Наверное, во многом именно этим объясняется тот факт, что легче всего приходят к ней женщины, природе которых противопоказано всякое бунтарство. Мятеж, в той или иной степени присущий духу любого мужчины, делает его обращение более трудным, и мужчину куда легче подвигнуть к изменению всей окружающей его действительности, чем к изменению самого себя. Еще труднее проходит обращение интеллигента, ибо гораздо сложнее перестраивать развитые стереотипы духа, чем формировать на сравнительно пустом месте какие-то новые. (Правда, и подвижниками веры становятся, как правило, только те, кто сумел укротить в первую очередь мятеж своей собственной природы, но это уже - о другом.)
Таким образом, уже самый факт того, что все мы слишком разные, делает решительно невозможным обретение мира в прибежище одной и той же истины, одного и того же исповедания, будь то религиозное откровение, будь то наука. Если бы это было не так, в мире давно уже не существовало никаких различий в вероучениях и философских школах.
Больше того - я ни за что не поверил бы этому раньше вовсе не утишение собственной боли может составить потребность дошедшего до мысли о самоубийстве человека. Извечный терапевтический рецепт - по возможности не думать о случившемся в общем-то известен каждому. Но в насильственном изгнании всякой мысли об ушедшем из твоей жизни человеке есть род предательства по отношению к нему.

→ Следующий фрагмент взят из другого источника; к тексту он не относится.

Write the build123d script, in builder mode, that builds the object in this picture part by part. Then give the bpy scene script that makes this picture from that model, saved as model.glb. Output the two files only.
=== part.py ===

Мне есть в чем винить себя: угасшая на моих ck`g`u женщина так и не получила того, что она была вправе ожидать. Больная же совесть нуждается отнюдь не в забвении...
Я отчетливо понимаю всю абсурдность, всю невозможность этого, но (меня легко поймут такие же, как я, неудачники) острое желание вернуться и переделать всю нашу с ней жизнь - сильнее меня. Не надо уверять меня в том, что исправить прошлое невозможно - все это я знаю и сам. Не надо говорить мне о смысле слова "никогда" - я все знаю: время необратимо и у него есть только одно измерение - прямой, как стрела, луч, теряющийся в бесконечности...
Впрочем, так ли уж и знаю? А что в самом деле оно означает собой?
В восточном фольклоре есть красивая притча. Где-то на краю земли стоит алмазная гора, к которой один раз в тысячелетие прилетает точить свой клюв орел. Пройдет бездна времени до тех пор, пока он сточит гору до основания, но вся эта бездна - не более чем мгновение в сравнении с вечностью, составляющей самую суть этого страшного абсолюта... Но если вечность имеет всего лишь одно измерение, если время и в самом деле необратимо, то в чем же тогда смысл покаяния и где место прощению?
Нет, не одно только абстрактное холодное сознание - что-то гораздо более глубокое во мне отказывается принять такое, линейное, представление о времени.
Догматы не одной только христианской веры говорят о вечной жизни после смерти. В сущности мечта о бессмертии - это вечный сон человека; уже первый дошедший до нас литературный памятник говорит именно об этом. Но если физическая смерть и в самом деле еще не абсолютный конец, то - в какой бы форме оно ни существовало - оно должно дароваться всем, независимо от того, во что они верили при своей жизни. Но что стоит вечная жизнь, если сточатся алмазные горы, погаснут небесные светила, изменится контур галактических орбит, а когда-то данный тринадцатилетней девочке обет так и не будет исполнен, когда-то содеянный грех безучастия так и не будет искуплен? Что стоит вечная жизнь, сопровождаемая вечным ужасом неизбытого зла, принесенного тобою твоим близким? Так неужели действительно никогда?